In these cases you can use the logical and function from NumPy which performs an element-wise and (or or):

>>> np.logical_and(np.array([False,False,True,True]), np.array([True, False, True, False]))
array([False, False,  True, False])
>>> np.logical_or(np.array([False,False,True,True]), np.array([True, False, True, False]))
array([ True, False,  True,  True])

If you're dealing just with boolean arrays you could also use the binary operators with NumPy, these do perform element-wise (but also binary) comparisons:

>>> np.array([False,False,True,True]) & np.array([True, False, True, False])
array([False, False,  True, False])
>>> np.array([False,False,True,True]) | np.array([True, False, True, False])
array([ True, False,  True,  True])

---

(1)

That the bool call on the operands has to return True or False isn't completely correct. It's just the first operand that needs to return a boolean in it's __bool__ method:

class Test(object):
    def __init__(self, value):
        self.value = value

    def __bool__(self):
        return self.value

    __nonzero__ = __bool__  # Python 2 compatibility

    def __repr__(self):
        return "{self.__class__.__name__}({self.value})".format(self=self)

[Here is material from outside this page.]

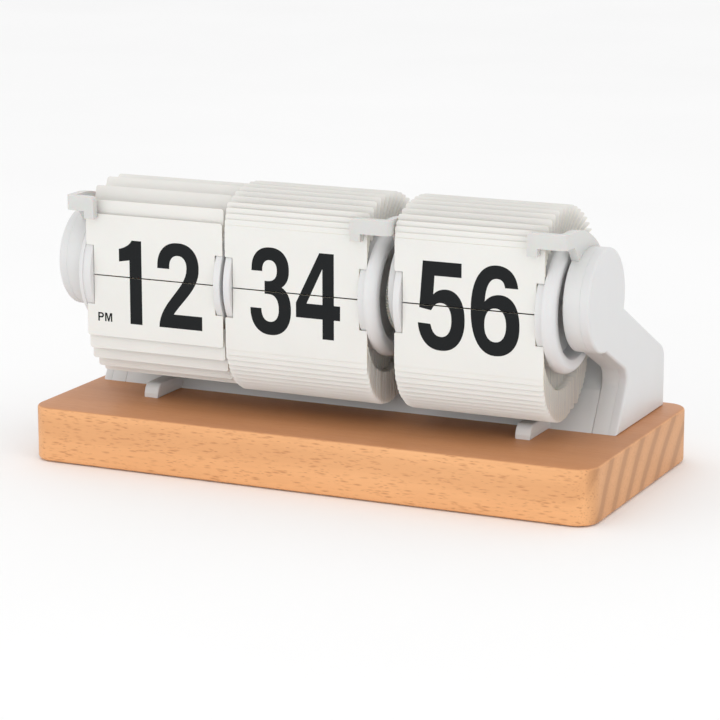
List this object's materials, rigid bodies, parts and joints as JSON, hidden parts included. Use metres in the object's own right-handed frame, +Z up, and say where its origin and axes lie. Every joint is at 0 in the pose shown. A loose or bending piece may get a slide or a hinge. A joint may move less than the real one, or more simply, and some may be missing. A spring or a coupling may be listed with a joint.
{
  "type": "split-flap table clock",
  "caption": "Split-flap table clock: drums of notched number flaps on one axle, held by a moulded housing on a slab base, with front hooks and a battery door.",
  "frame": {"origin": "middle of the underside of the feet", "axes": "+X to the right as the numbers are read, along the axle; +Y from front to back; +Z up"},
  "size_m": [0.3, 0.142, 0.1415],
  "materials": {
    "beech": "oiled beech",
    "rubber_pad": "matte",
    "zinc_steel": "zinc plated",
    "white_housing": "fine satin",
    "white_cover": "fine satin",
    "white_drum": "fine satin",
    "milky_hook": "milky, half clear",
    "axle_steel": "ground",
    "gear_nylon": "natural nylon",
    "motor_can": "plated can",
    "nickel_plate": "nickel plated",
    "green_board": "solder mask",
    "flap_sheet": "satin sheet"
  },
  "bodies": {
    "clock_body": {"wood_base": "beech", "rubber_feet": "rubber_pad", "base_screws": "zinc_steel", "housing": "white_housing", "left_side_cover": "white_cover", "right_side_cover": "white_cover", "front_lugs": "white_housing", "middle_arm": "white_housing", "hour_hook": "milky_hook", "minute_hook": "milky_hook", "second_hook": "milky_hook", "axle": "axle_steel", "gear_studs": "axle_steel", "motor": "motor_can", "battery_tray": "white_housing", "battery_contacts": "nickel_plate", "battery_spring": "nickel_plate", "circuit_board": "green_board", "hour_front_upper_flap": "flap_sheet", "hour_flap_fan": "flap_sheet", "hour_rear_flaps": "flap_sheet", "hour_hanging_flaps": "flap_sheet", "minute_front_upper_flap": "flap_sheet", "minute_flap_fan": "flap_sheet", "minute_rear_flaps": "flap_sheet", "minute_hanging_flaps": "flap_sheet", "second_front_upper_flap": "flap_sheet", "second_flap_fan": "flap_sheet", "second_rear_flaps": "flap_sheet", "second_hanging_flaps": "flap_sheet"},
    "second_drum": {"second_tube": "white_drum", "second_left_hub": "white_drum", "second_right_hub": "white_drum", "second_carry_pinion": "gear_nylon", "second_drive_gear": "gear_nylon"},
    "minute_drum": {"minute_tube": "white_drum", "minute_left_hub": "white_drum", "minute_right_hub": "white_drum", "minute_gear": "gear_nylon", "minute_carry_pinion": "gear_nylon"},
    "hour_drum": {"hour_tube": "white_drum", "hour_left_hub": "white_drum", "hour_right_hub": "white_drum", "hour_gear": "gear_nylon"},
    "motor_rotor": {"motor_pinion": "gear_nylon", "motor_shaft": "axle_steel"},
    "minute_carry": {"minute_carry_gear": "gear_nylon"},
    "hour_carry": {"hour_carry_gear": "gear_nylon"},
    "hour_front_flap": {"hour_front_lower_flap": "flap_sheet"},
    "minute_front_flap": {"minute_front_lower_flap": "flap_sheet"},
    "second_front_flap": {"second_front_lower_flap": "flap_sheet"},
    "battery_cover": {"battery_door": "white_housing"}
  },
  "joints": [
    {"name": "second_drum_turn", "type": "hinge", "parent": "clock_body", "child": "second_drum", "pos_m": [0, -0.022, 0.0935], "axis": [1, 0, 0], "continuous": true},
    {"name": "motor_turn", "type": "hinge", "parent": "clock_body", "child": "motor_rotor", "pos_m": [0, -0.022, 0.10862], "axis": [1, 0, 0], "continuous": true},
    {"name": "minute_carry_turn", "type": "hinge", "parent": "clock_body", "child": "minute_carry", "pos_m": [0, -0.0012, 0.08983], "axis": [1, 0, 0], "continuous": true},
    {"name": "minute_drum_turn", "type": "hinge", "parent": "clock_body", "child": "minute_drum", "pos_m": [0, -0.022, 0.0935], "axis": [1, 0, 0], "continuous": true},
    {"name": "hour_carry_turn", "type": "hinge", "parent": "clock_body", "child": "hour_carry", "pos_m": [0, -0.022, 0.10862], "axis": [1, 0, 0], "continuous": true},
    {"name": "hour_drum_turn", "type": "hinge", "parent": "clock_body", "child": "hour_drum", "pos_m": [0, -0.022, 0.0935], "axis": [1, 0, 0], "continuous": true},
    {"name": "hour_flap_fall", "type": "hinge", "parent": "clock_body", "child": "hour_front_flap", "pos_m": [0, -0.04877, 0.08998], "axis": [-1, 0, 0], "range_deg": [0, 165]},
    {"name": "minute_flap_fall", "type": "hinge", "parent": "clock_body", "child": "minute_front_flap", "pos_m": [0, -0.04895, 0.09185], "axis": [-1, 0, 0], "range_deg": [0, 165]},
    {"name": "second_flap_fall", "type": "hinge", "parent": "clock_body", "child": "second_front_flap", "pos_m": [0, -0.04898, 0.09256], "axis": [-1, 0, 0], "range_deg": [0, 165]},
    {"name": "battery_door_hinge", "type": "hinge", "parent": "clock_body", "child": "battery_cover", "pos_m": [0, 0.0629, 0.0324], "axis": [-1, 0, 0], "range_deg": [0, 90]}
  ],
  "couplings": [
    {"joint": "motor_turn", "follows": "second_drum_turn", "ratio": -6},
    {"joint": "minute_carry_turn", "follows": "second_drum_turn", "ratio": -0.16667},
    {"joint": "minute_drum_turn", "follows": "second_drum_turn", "ratio": 0.016667},
    {"joint": "hour_carry_turn", "follows": "second_drum_turn", "ratio": -0.0055556},
    {"joint": "hour_drum_turn", "follows": "second_drum_turn", "ratio": 0.00069444}
  ]
}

>>> x = Test(10) and Test(10)
TypeError: __bool__ should return bool, returned int
>>> x1 = Test(True) and Test(10)
>>> x2 = Test(False) and Test(10)

That's because and actually returns the first operand if the first operand evaluates to False and if it evaluates to True then it returns the second operand:

>>> x1
Test(10)
>>> x2
Test(False)

Similarly for or but just the other way around:

>>> Test(True) or Test(10)
Test(True)
>>> Test(False) or Test(10)
Test(10)

However if you use them in an if statement the if will also implicitly call bool on the result. So these finer points may not be relevant for you.

Two comments:

• Use and and or for logical operations in Python.
• Use 4 spaces to indent instead of 2. You will thank yourself later because your code will look pretty much the same as everyone else's code. See PEP 8 for more details.